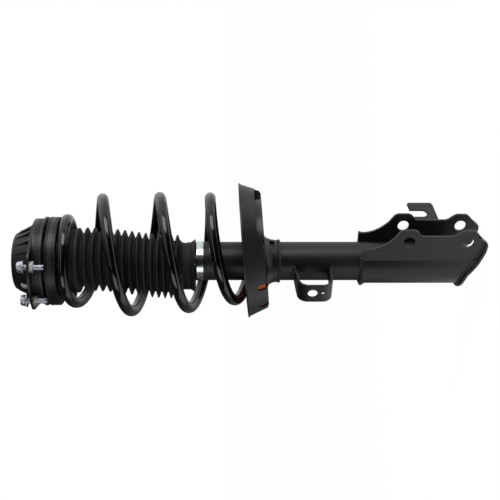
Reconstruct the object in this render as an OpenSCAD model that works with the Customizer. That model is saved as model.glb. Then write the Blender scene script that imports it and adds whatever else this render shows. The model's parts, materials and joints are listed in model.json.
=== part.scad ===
// Suspension strut assembly: top mount, bearing, coil spring, bellows, damper and welded brackets.
// Millimetres. The damper axis is +Z, pointing at the top mount. The origin is the centre of
// the upper face of the mounting plate. +X is the side on which the knuckle bracket opens.

/* [Top mount] */
// Thickness of the mounting plate
plate_t = 3; // [2.5:0.1:4]
// Radius of the mounting plate between its lobes
plate_r = 56.5; // [55.5:0.5:57.5]
// Radius on which the three mounting bolts stand
bolt_circle_r = 63.5; // [63.5:0.5:66]
// Angle from the mirror plane to each bolt of the close pair
bolt_pair_angle = 22.8; // [20:0.2:30]
// Radius of the lobe round each bolt
lobe_r = 9.5; // [8.5:0.5:11]
// Height of the stamped cup above the plate
cup_h = 27; // [26.5:0.5:30]
// Radius of the flat top of the stamped cup
cup_top_r = 34.5; // [33:0.5:36]
// Radius of the foot of the cup's skirt
cup_foot_r = 44; // [43.5:0.5:46]
// Sheet thickness of the cup
cup_wall = 2.5; // [2:0.1:3]
// Radius of the opening over the rod nut
cup_opening_r = 17; // [15:0.5:20]
// Number of crimped ribs round the cup's skirt
cup_ribs = 20; // [12:1:24]
// Diameter of the plugs in the cup's skirt
plug_d = 10.5; // [9:0.5:13]
// Height of the housing below the plate
housing_h = 13; // [12.5:0.5:16]
// Running gap between the housing and the turning spring seat
mount_gap = 3.5; // [3:0.1:4]

/* [Mount fasteners] */
// Thread diameter of the mounting bolts
bolt_d = 8; // [7:0.5:9]
// Length of the mounting bolts under the head
bolt_len = 25; // [20:1:25]
// Height at which the flange heads stand above the plate before fitting
bolt_stand = 4.5; // [4:0.5:9]
// Width across flats of the bolt heads
bolt_af = 13; // [12:0.5:13]
// Diameter of the flange under the bolt heads
bolt_flange_d = 18; // [16:0.5:19]
// Height of the weld nuts
weld_nut_h = 5; // [4:0.2:8]
// Width across flats of the weld nuts
weld_nut_af = 12.6; // [12:0.1:13]
// Diameter of the rod's threaded stud
stud_d = 14; // [12:0.5:15]
// Width across flats of the rod nut
rod_nut_af = 21; // [20:0.5:24]
// Height of the rod nut
rod_nut_h = 11; // [8:0.5:11]

/* [Bearing] */
// Diameter of the bearing balls
ball_d = 5.4; // [5:0.1:5.6]
// Radius of the ball circle
ball_circle_r = 44; // [43.5:0.25:44.5]
// Number of bearing balls
ball_count = 24; // [16:1:30]
// Thickness of each bearing race
race_t = 2; // [1.8:0.1:2.2]
// Radial width of each bearing race
race_w = 11; // [10:0.5:11]
// Thickness of the ball cage
cage_t = 1.8; // [1.2:0.1:2]

/* [Upper spring seat] */
// Radius of the upper spring seat
seat_r = 59; // [58.5:0.1:59.3]
// Height of the seat's rim
seat_rim_h = 12.5; // [11.5:0.5:13]
// Outer radius of the hub that centres the spring
hub_r = 46; // [45.5:0.25:46.5]
// Length of the hub below the seat's upper face
hub_len = 23.5; // [22:0.5:26]
// Thickness of the rubber isolator
isolator_t = 5; // [4:0.5:6]

/* [Coil spring] */
// Diameter of the spring wire
wire_d = 14.5; // [13:0.25:15]
// Mean radius of the spring's upper end coil
spring_end_r = 55; // [54.75:0.25:56]
// Mean radius of the spring's widest coils
spring_mid_r = 73.8; // [70:0.2:75]
// Mean radius of the coil that lies in the lower seat
spring_low_r = 67; // [65:0.5:68]
// Part turn of wire before the spring starts to climb down, in degrees
spring_lead = 150; // [120:10:160]
// Turning angle from the first knot to the tip in the lower seat, in degrees
spring_turn = 1660; // [1600:10:1690]

/* [Dust boot] */
// Outer radius of the boot's collar
boot_r = 42.9; // [41:0.1:42.9]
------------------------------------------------
**What is being asked**
Write down again the exact lines running from the beginning of the data to the line containing "knuckle bracket opens.", with both ends included.

**Exercise result**
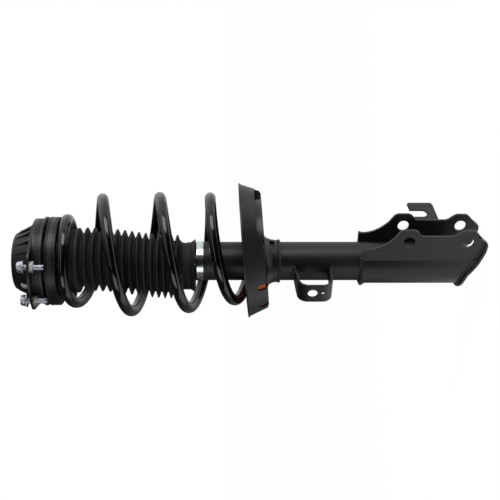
Reconstruct the object in this render as an OpenSCAD model that works with the Customizer. That model is saved as model.glb. Then write the Blender scene script that imports it and adds whatever else this render shows. The model's parts, materials and joints are listed in model.json.
=== part.scad ===
// Suspension strut assembly: top mount, bearing, coil spring, bellows, damper and welded brackets.
// Millimetres. The damper axis is +Z, pointing at the top mount. The origin is the centre of
// the upper face of the mounting plate. +X is the side on which the knuckle bracket opens.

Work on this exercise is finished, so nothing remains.